Body Hair Dont Care is a photography series that follows the journey of individuals exploring ideas of identity, self love and gender through photo therapy

MAYA

I haven’t reached the pinnacle of body confidence. It’s something I have to work at, harder on some days than others.

 

Years ago, when body dysmorphia was a major force in my life, and I would spend hours a day putting on and taking off make up (usually only to give up and stay in anyway), one thing I wished for was to be able to jump in a lake at a moment’s notice, without worrying what I’d look like bare-faced or naked.

 

It seemed unthinkable at the time, but I could happily jump in a lake right now without a fuck given, so I know that progress is possible!

 

I try to ask myself who benefits from my insecurities, and which institutions I bolster by my compliance with / concern for contemporary, gendered beauty standards.

 

The answers to those questions are always some form of capitalist or misogynistic nonsense, forces I’d rather not feed. It’s important to me to interrogate my motivation to look or present myself a certain way, and to question the negative comparisons I make about my body.

 

I might be tempted to assuage painful thoughts and feelings that come up by changing this, or covering that, but the more I push back, the less power those thoughts and feelings will have to restrict my freedom or comfort.

JOSS

I'm comfortable in my own skin now and embrace it but a few years ago I was put on a medication that made me put on a bit of weight.

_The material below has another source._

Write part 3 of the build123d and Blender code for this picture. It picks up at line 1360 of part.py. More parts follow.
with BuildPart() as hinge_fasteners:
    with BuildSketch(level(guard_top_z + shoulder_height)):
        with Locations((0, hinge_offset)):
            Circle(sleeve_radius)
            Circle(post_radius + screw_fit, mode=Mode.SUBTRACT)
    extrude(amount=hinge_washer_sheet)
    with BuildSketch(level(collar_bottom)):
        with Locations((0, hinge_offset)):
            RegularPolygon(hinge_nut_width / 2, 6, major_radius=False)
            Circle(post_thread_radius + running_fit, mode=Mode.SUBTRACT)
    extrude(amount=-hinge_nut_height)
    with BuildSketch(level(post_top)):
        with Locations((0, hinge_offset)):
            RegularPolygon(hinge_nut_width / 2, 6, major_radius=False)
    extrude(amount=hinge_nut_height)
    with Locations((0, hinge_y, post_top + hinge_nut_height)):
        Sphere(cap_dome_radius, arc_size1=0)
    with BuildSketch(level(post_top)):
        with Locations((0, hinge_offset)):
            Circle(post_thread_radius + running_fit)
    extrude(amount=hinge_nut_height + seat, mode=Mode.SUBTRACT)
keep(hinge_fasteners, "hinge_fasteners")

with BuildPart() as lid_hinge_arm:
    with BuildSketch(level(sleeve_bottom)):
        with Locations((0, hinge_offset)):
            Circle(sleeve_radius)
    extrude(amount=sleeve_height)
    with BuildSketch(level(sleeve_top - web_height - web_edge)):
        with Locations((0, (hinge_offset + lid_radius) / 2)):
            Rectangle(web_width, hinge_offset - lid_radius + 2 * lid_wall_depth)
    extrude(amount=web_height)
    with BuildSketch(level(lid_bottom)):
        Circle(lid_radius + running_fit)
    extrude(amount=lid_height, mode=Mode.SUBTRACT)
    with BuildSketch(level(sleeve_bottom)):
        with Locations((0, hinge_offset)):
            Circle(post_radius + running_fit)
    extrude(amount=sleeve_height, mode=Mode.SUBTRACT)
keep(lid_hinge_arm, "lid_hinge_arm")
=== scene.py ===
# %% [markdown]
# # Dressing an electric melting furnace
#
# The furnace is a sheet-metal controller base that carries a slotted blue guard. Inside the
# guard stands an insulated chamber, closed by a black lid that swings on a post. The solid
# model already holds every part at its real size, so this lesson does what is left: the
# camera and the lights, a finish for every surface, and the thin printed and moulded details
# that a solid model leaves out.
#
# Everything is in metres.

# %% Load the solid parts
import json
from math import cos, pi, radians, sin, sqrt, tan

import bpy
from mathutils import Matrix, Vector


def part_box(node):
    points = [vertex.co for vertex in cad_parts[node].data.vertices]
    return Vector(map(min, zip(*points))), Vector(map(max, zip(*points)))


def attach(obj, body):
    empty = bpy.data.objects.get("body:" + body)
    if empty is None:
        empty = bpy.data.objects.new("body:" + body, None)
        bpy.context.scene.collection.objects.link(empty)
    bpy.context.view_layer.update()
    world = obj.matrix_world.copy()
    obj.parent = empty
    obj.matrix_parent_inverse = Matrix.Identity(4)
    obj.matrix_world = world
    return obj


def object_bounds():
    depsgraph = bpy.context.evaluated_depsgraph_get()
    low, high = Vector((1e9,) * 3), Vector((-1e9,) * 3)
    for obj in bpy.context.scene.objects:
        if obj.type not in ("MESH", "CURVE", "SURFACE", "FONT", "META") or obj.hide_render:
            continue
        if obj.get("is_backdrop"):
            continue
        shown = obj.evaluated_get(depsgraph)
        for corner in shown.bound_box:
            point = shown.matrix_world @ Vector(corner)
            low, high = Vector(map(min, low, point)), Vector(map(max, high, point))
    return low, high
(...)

I became depressed and didn't value myself because i felt fat and inadequate. After a few years I learned to love my body.

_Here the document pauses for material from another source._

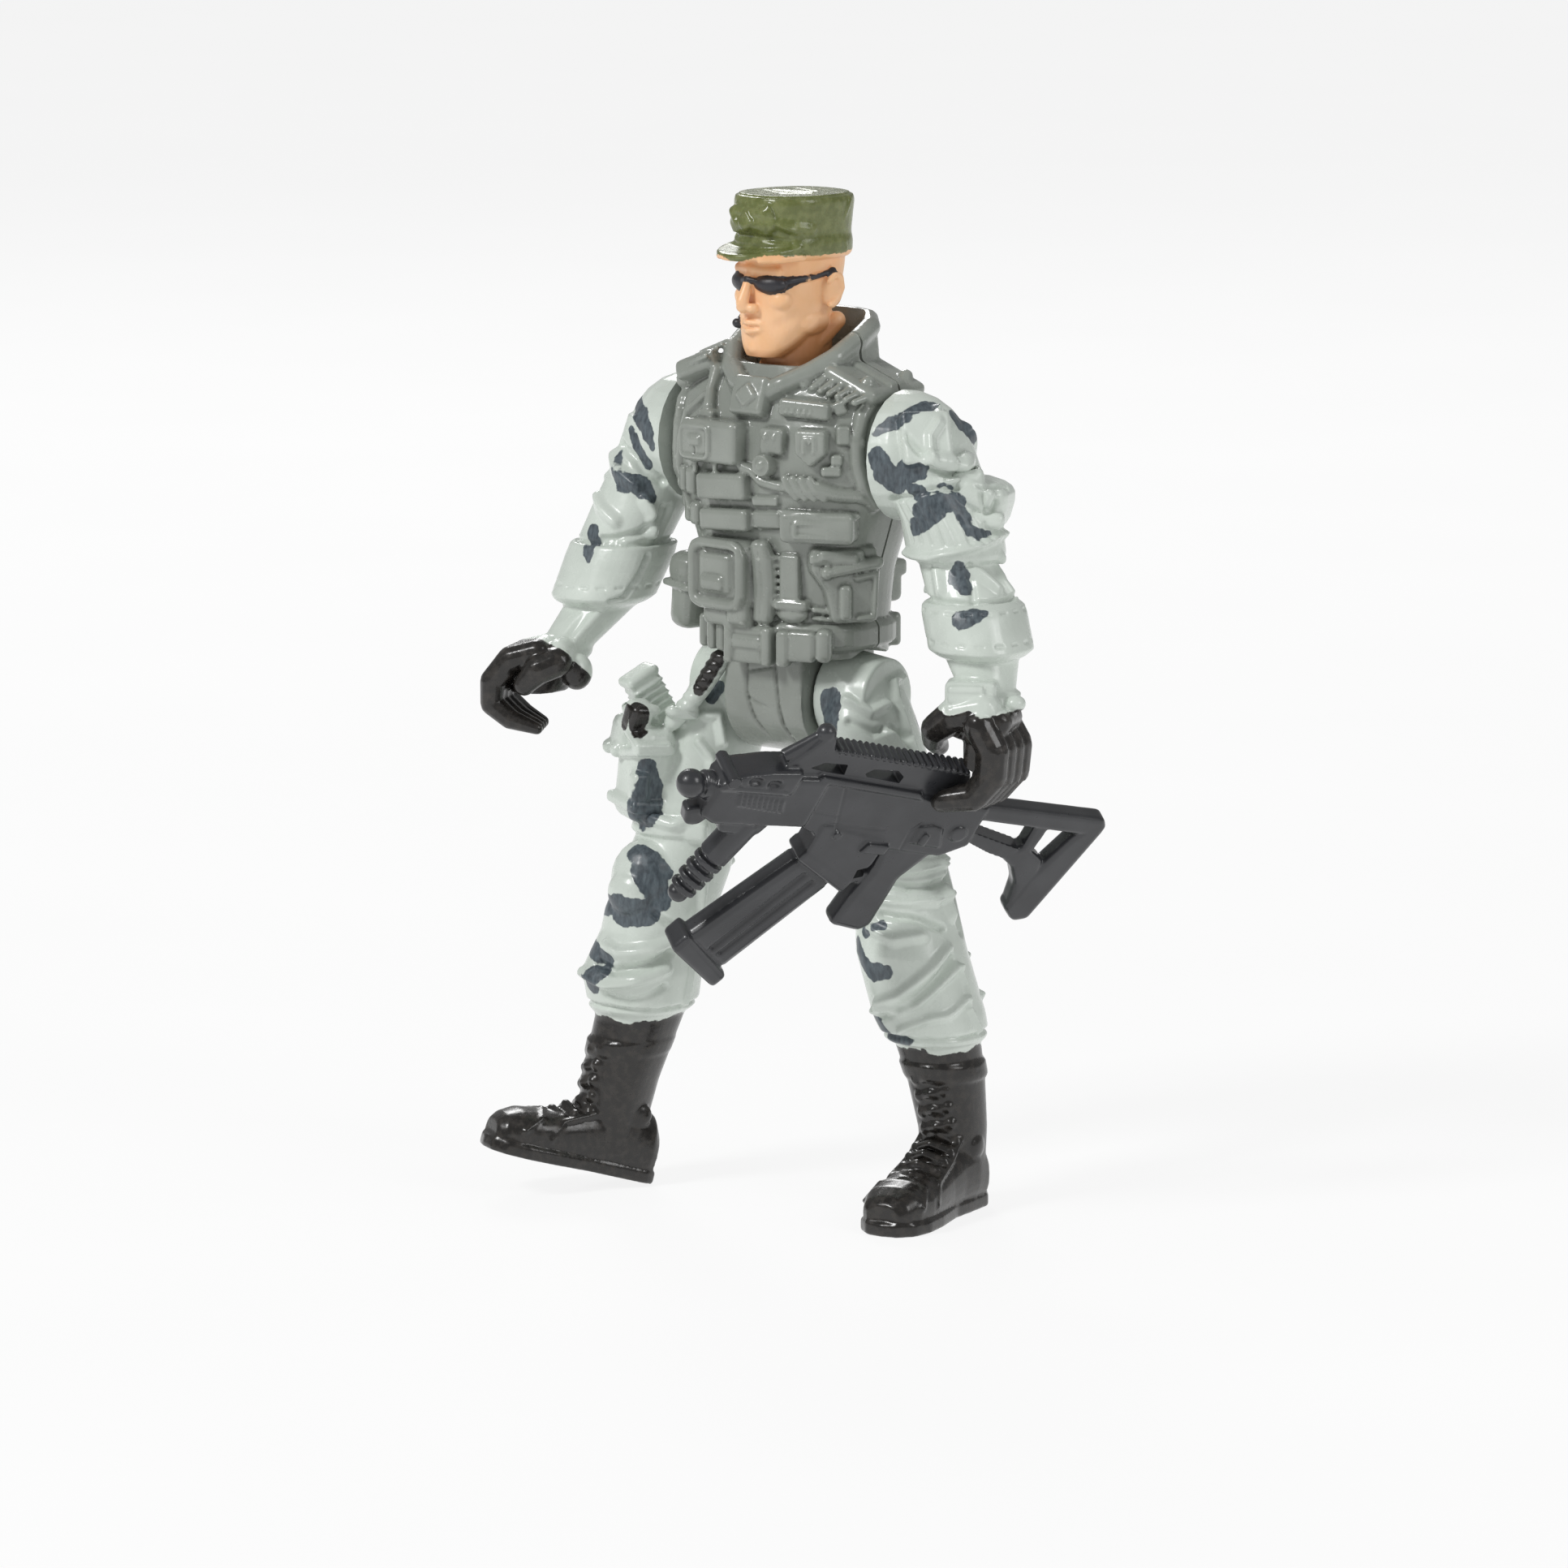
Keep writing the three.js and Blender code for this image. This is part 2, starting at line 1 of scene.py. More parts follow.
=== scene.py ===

I think the photograph captures my flamboyant personality and is a reflection of my new found confidence. Your body is yours and you should love and respect it for what it is. Never try to change it.

I think now is the time to remind people that it's ok to not conform to the standards of beauty.

JOSS
ALBA

Body positivity for me means feeling good with my body - with all of it. And telling myself positive things when I don’t feel good.

It can be difficult at times, no matter your shape or size, but it makes a world of a difference when you stop trying to look good for others and realise how hard your body works to keep you alive and breathing.

 

That body deserves you to love and care for it.

ERIS

To me, body confidence is having the freedom to express who you are.

 

When you embrace the body you have rather than the body other people think you should have, you learn to love yourself.

 

The ways I present myself are an extension of my gender identity and my personality, so body confidence feeds into self-love and vice versa.

 

I shave some places but not others, because it's how I feel the most comfortable and the most beautiful.

ALICE

I am by no means confident with my body, as a fat woman I hear a lot of commentary about my body from family, doctors and the media, it’s very hard to drown this out and focus on your own sense of self but I am trying.

 

I have a supportive group of friends around me that encourage me to express my body however I see fit and follow my own sense of beauty. For me this includes wearing revealing clothing, heavy make up and not shaving my body hair.

 

All of these things I have been told in one way or another is not appropriate because my body is too fat, too overtly sexual and because I am a woman.

 

I’ve found for me, the best method to be confident in my body is to continue being someone that I find beautiful and let the rest fall into place with time.

 

I’m lucky to be able to be a part of this photography series and get a chance to express myself in a safe space in order to become empowered.

PAU

I have always seen confidence as something to be achieved.

I strongly thought that if I found "success" in life, my insecurities and low self-esteem would disappear. I made huge changes in my life, I moved to a new country, got a new job and made new friends.

And yes, I was happy for a while, but one day my demons found me again. Why was it so difficult to get rid of this negative inner voice?

 

In my past, I suffered bulling and I also had a very toxic relationship.

Those chapters completely marked me as a person. I realised I couldn’t change this. As I said, I used to think that I had to fight against all the things I didn't like about myself and my past. But, maybe I just have to accept them as part of me. They are an important part of me. 

 

I had bad experiences in the past, but I moved on. I am brave and I never gave up. And yes, I would change some things about my physic. I would like to be less hairy, to have less grey hair, to be more toned and to have a different nose shape… but that’s me.

 

It's not been easy at all, but I accept all my flaws. I accept myself.

I know I’m not perfect. But, who is?

That’s me and I love it.

 

You can't imagine how important being part of this project has been to me.